What is asked:
Review the lines that follow and copy each one that contains the word "materials".
--- START Provided records ---
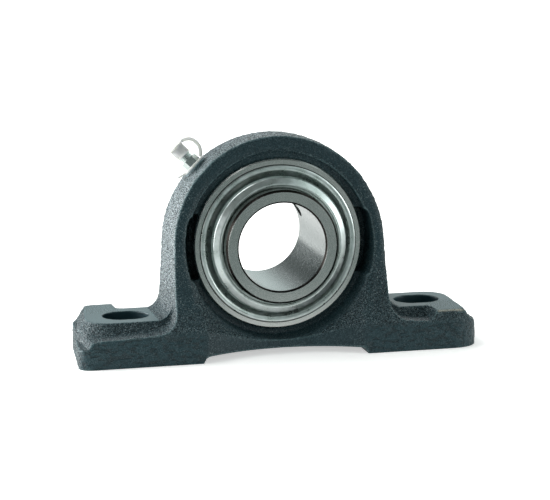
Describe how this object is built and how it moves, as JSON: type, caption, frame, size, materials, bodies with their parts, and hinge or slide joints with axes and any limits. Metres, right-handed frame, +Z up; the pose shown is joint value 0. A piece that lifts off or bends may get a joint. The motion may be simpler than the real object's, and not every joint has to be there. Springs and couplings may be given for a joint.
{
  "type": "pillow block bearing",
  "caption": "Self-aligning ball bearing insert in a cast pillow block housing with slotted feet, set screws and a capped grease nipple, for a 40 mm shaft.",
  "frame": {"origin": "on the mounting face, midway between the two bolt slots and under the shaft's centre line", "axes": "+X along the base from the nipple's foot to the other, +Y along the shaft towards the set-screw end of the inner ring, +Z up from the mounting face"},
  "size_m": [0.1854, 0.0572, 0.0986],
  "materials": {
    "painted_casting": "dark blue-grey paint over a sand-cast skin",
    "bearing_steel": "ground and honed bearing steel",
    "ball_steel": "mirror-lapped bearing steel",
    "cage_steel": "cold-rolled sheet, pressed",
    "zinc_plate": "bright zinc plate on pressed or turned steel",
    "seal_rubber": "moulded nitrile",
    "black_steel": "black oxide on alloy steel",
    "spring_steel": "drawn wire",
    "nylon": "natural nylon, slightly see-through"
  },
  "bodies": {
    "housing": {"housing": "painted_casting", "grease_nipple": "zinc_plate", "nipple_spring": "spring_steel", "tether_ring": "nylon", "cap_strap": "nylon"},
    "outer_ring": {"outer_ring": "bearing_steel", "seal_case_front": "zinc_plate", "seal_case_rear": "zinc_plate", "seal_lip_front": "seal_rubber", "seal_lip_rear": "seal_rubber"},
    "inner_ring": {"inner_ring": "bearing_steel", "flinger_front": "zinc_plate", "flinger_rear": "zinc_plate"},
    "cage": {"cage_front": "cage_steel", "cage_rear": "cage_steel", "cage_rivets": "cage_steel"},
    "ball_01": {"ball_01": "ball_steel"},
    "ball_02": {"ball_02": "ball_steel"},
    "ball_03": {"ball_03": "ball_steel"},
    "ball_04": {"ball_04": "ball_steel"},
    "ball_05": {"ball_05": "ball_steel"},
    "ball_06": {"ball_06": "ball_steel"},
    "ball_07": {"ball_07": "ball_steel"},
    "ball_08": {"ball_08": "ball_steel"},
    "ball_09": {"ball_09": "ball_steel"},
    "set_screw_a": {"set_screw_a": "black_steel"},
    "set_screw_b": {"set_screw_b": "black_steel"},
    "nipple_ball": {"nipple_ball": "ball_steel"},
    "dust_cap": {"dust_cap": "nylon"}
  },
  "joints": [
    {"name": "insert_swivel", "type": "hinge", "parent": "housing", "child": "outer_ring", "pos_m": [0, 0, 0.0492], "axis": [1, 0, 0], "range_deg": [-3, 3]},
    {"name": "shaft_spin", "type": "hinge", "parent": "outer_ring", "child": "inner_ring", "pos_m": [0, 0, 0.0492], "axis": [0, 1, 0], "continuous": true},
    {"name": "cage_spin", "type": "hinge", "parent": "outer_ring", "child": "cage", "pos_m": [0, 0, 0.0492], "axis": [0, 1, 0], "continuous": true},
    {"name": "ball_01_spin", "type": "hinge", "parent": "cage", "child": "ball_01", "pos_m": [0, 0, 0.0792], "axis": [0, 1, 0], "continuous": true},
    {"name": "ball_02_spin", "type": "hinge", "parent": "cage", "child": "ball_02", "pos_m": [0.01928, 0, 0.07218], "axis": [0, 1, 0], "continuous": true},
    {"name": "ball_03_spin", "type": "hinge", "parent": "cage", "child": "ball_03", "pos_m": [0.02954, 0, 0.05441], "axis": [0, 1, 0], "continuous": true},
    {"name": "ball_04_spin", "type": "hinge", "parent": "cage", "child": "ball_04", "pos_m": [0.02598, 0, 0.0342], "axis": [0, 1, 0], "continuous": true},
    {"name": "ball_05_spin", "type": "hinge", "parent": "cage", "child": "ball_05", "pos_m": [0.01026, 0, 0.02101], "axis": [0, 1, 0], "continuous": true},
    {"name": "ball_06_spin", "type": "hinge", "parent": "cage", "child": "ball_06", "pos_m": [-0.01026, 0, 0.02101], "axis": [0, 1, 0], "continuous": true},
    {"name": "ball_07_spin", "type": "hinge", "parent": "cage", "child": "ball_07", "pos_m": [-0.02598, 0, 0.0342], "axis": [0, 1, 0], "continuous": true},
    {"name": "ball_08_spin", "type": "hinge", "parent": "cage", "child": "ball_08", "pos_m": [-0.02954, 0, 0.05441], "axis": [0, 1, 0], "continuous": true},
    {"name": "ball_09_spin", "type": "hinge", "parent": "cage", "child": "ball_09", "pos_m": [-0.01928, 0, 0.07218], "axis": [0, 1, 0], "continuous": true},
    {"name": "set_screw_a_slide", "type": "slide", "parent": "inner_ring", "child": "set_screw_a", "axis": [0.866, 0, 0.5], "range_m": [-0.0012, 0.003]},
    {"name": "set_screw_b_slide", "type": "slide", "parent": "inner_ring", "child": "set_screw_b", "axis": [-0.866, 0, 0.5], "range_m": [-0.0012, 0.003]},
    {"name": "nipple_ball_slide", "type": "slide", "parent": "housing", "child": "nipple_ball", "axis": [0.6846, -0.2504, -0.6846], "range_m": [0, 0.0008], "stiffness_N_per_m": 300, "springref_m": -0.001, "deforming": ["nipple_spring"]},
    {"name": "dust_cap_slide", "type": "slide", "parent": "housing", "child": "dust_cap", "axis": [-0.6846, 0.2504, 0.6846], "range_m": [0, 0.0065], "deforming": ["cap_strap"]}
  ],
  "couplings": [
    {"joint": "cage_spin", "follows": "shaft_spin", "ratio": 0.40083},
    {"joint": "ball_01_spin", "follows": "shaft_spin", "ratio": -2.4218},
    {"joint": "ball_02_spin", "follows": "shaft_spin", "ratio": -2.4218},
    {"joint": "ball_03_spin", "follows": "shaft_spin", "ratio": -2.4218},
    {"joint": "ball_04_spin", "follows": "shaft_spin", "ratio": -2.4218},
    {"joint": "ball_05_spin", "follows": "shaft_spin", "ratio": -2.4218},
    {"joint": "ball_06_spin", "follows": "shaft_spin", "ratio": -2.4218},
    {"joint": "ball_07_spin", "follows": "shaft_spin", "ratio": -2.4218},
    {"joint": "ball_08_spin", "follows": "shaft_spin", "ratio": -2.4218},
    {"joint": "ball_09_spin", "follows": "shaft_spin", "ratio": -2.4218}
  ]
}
--- END Provided records ---
--- START Provided records ---
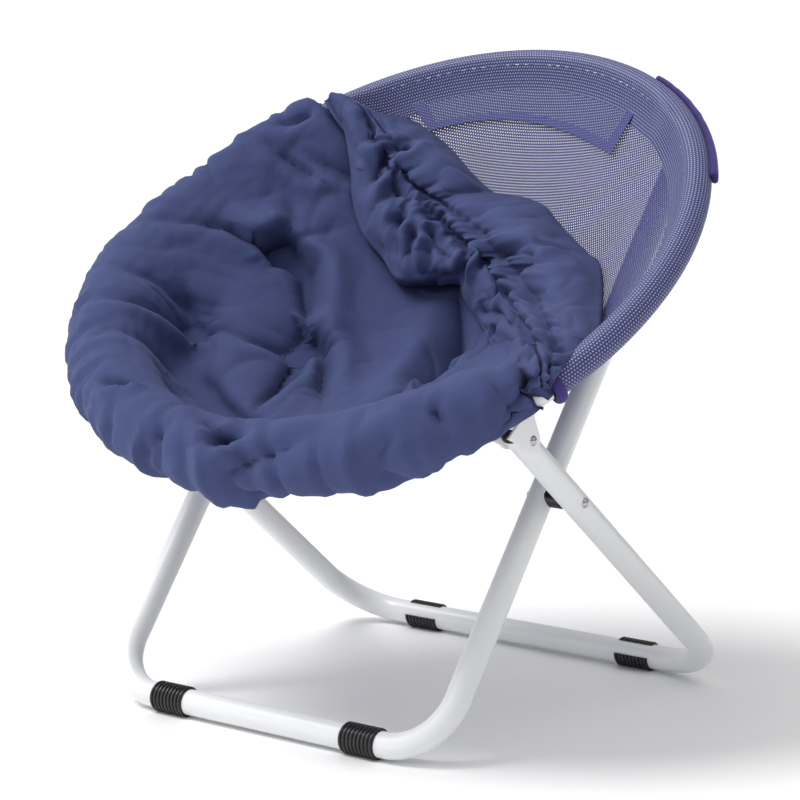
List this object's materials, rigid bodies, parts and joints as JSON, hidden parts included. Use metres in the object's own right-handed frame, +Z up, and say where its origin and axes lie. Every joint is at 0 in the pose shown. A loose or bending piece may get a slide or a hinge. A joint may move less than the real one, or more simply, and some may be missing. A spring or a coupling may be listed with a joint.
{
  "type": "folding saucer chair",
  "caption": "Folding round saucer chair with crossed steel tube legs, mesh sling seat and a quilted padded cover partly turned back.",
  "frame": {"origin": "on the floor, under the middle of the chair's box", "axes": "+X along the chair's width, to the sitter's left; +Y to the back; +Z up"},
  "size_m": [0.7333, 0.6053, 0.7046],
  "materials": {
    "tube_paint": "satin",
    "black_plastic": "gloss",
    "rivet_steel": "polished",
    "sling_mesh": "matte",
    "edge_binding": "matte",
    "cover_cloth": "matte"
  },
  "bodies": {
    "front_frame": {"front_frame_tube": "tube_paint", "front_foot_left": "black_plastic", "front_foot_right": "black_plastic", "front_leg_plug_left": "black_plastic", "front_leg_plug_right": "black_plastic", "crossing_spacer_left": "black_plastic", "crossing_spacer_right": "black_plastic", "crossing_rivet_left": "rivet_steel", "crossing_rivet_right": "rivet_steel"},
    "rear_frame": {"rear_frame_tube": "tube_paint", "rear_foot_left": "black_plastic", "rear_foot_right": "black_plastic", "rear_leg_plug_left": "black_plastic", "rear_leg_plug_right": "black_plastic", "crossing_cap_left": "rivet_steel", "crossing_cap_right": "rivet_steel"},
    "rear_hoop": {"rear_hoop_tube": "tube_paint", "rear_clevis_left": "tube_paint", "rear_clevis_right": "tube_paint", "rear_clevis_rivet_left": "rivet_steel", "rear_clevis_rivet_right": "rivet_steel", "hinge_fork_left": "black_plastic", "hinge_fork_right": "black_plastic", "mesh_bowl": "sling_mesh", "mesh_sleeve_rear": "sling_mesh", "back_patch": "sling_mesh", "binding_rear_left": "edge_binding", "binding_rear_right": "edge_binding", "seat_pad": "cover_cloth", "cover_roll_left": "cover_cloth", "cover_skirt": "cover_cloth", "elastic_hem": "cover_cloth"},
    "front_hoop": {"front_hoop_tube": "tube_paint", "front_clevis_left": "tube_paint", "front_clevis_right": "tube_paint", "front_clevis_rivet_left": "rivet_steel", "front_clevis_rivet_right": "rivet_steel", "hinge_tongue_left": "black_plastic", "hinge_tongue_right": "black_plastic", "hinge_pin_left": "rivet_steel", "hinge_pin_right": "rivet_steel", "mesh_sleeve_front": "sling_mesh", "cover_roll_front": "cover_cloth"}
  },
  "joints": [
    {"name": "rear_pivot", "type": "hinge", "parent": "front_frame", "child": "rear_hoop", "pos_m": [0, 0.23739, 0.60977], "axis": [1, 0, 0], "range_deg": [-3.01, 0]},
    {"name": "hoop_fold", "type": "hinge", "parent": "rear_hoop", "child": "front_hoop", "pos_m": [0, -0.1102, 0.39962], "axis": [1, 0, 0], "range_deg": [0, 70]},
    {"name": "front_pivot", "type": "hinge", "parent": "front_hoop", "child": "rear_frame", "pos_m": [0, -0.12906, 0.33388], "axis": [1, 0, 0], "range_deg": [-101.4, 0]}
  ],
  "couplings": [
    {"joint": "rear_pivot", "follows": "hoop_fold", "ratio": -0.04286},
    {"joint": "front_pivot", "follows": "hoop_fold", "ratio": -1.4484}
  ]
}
--- END Provided records ---
Answer below:
Describe how this object is built and how it moves, as JSON: type, caption, frame, size, materials, bodies with their parts, and hinge or slide joints with axes and any limits. Metres, right-handed frame, +Z up; the pose shown is joint value 0. A piece that lifts off or bends may get a joint. The motion may be simpler than the real object's, and not every joint has to be there. Springs and couplings may be given for a joint.
  "materials": {
List this object's materials, rigid bodies, parts and joints as JSON, hidden parts included. Use metres in the object's own right-handed frame, +Z up, and say where its origin and axes lie. Every joint is at 0 in the pose shown. A loose or bending piece may get a slide or a hinge. A joint may move less than the real one, or more simply, and some may be missing. A spring or a coupling may be listed with a joint.
  "materials": {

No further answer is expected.